> [Task objective] Look for "joints" in the listing below. Gather each line that contains it.

----- Provided data -----

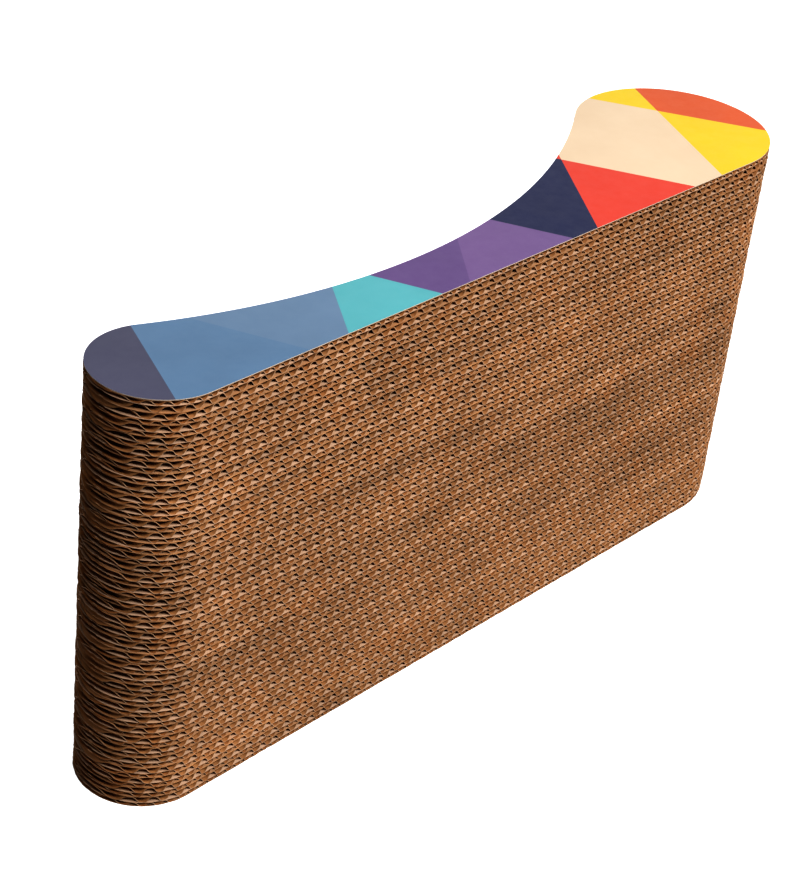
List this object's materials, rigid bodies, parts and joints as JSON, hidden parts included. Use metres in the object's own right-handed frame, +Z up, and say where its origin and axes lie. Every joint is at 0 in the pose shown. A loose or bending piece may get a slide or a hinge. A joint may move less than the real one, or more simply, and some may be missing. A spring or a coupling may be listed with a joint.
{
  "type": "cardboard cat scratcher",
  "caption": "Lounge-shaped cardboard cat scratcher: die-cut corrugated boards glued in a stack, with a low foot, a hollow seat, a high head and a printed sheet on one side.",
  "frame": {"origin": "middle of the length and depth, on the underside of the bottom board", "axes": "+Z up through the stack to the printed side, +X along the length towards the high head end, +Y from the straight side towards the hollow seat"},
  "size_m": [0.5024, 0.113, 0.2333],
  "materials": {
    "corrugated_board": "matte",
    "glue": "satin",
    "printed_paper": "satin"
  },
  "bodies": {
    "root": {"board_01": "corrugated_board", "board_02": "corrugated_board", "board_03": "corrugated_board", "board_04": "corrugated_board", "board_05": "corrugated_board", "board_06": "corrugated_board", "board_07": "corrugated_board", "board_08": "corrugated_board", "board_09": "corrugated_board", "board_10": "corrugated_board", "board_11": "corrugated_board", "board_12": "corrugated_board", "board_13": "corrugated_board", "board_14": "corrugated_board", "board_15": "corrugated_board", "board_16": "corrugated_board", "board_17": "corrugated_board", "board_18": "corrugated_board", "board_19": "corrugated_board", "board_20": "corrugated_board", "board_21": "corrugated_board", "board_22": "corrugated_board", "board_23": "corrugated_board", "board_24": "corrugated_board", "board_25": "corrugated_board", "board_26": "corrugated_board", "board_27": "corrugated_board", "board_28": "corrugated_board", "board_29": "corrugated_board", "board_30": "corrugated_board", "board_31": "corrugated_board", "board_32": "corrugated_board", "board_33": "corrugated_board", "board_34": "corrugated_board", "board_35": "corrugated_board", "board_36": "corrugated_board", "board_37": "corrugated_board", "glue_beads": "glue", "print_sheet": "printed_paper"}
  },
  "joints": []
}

-----

> [Output of the task]
List this object's materials, rigid bodies, parts and joints as JSON, hidden parts included. Use metres in the object's own right-handed frame, +Z up, and say where its origin and axes lie. Every joint is at 0 in the pose shown. A loose or bending piece may get a slide or a hinge. A joint may move less than the real one, or more simply, and some may be missing. A spring or a coupling may be listed with a joint.
  "joints": []